Monte Carlo plus one. This is how my father remembers the year I was born. We had a ’73 Monte Carlo. I was born in 1974. Monte Carlo plus one.
Monte Carlo plus one. Never buy a Ford. Always root for number “3”. This was the logic and reasoning of my childhood, passed on by my father.
Growing up in Michigan, cars were no small part of our lives. On a summer weekend you could look up and down the street to observe half a dozen men playing mechanic in their driveways. Dream cars, muscle cars, a teenager’s first car. My brother’s room was decorated with framed photos of race cars. Perched atop my father’s desk was a die cast model of NASCAR’s number “3.” Memorial Day weekend was a high holiday and five hundred miles of Indianapolis bliss.
Springtime meant my father put on his special overalls and he, too, headed for the driveway. He would roll up the garage door, pop the hood of the vehicle and, like a pig basking in mud, before long he would be elbow deep in grease. If we were lucky he would ask one of us to be his assistant. We would stand at the front wheel of the car anxious for the moment when he would request a tool and we would scurry to retrieve it.
There was the black Volkswagen Beetle. It rarely ran for very long. There were brief moments when my father would tweak something, when one of us would test the ignition or pump the gas pedal as he called out, “Try it again now…try it again now,” and suddenly the engine would come to life. It was a clarion call, summoning us from all corners of the household into the Beetle for an impromptu country ride.
My father liked to drive down hills fast, making my brother and I float off the back seat, like a roller coaster. My mother would grip the dashboard while my brother and I called out for more. We hit a bump and smacked our heads against the white vinyl of the interior roof. We all laughed. We loved that car. I think it broke his heart a little the day my father decided that Beetle had to go.

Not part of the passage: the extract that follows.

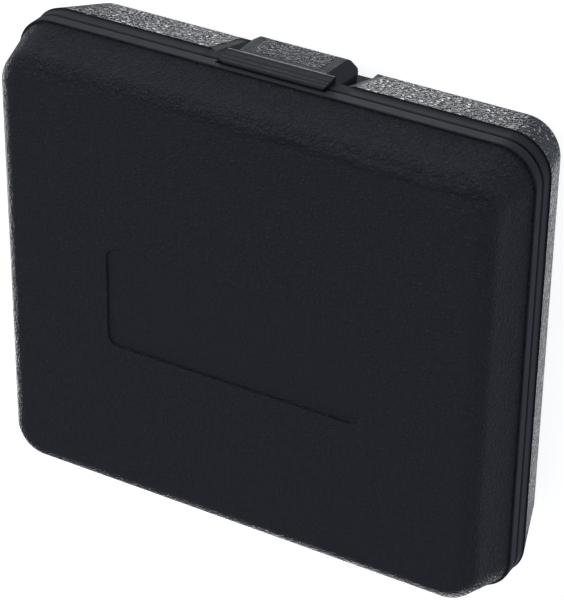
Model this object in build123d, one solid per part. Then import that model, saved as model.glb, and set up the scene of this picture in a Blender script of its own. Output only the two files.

Then there was the Opal GT. Many valiant hours, weeks and months in my father’s intensive care unit were dedicated to that car. She was purchased cheap, but expensive to fix. She was rare and finicky. She was, in the end, too far gone for him to save. After she was sold, my father found an Opal GT Matchbox car and bought it for my brother. I was jealous of that car. My little Hot Wheels Trans Am had nothing on that Opal.
One summer a friend of my father’s gave us tickets to the Michigan 500. My brother and I pointed and gawked as we walked by Team Penske’s trucks. We cheered for Unser, Sr., but were skeptical of Junior. Mario Andretti was the coolest, but in our hearts we still rooted for A.J. Foyt. He was our favorite, though even then it was edging past his days of victory. We waited for him to get angry and kick his car.
I can still taste the exhaust and feel the vibration of those vicious machines as they made my heart flutter. Their beauty was grotesque and palpable. Our tender ear drums and sun burnt shoulders were worth every utterance of the high-pitched scream of the engines whipping around the turns of the big oval.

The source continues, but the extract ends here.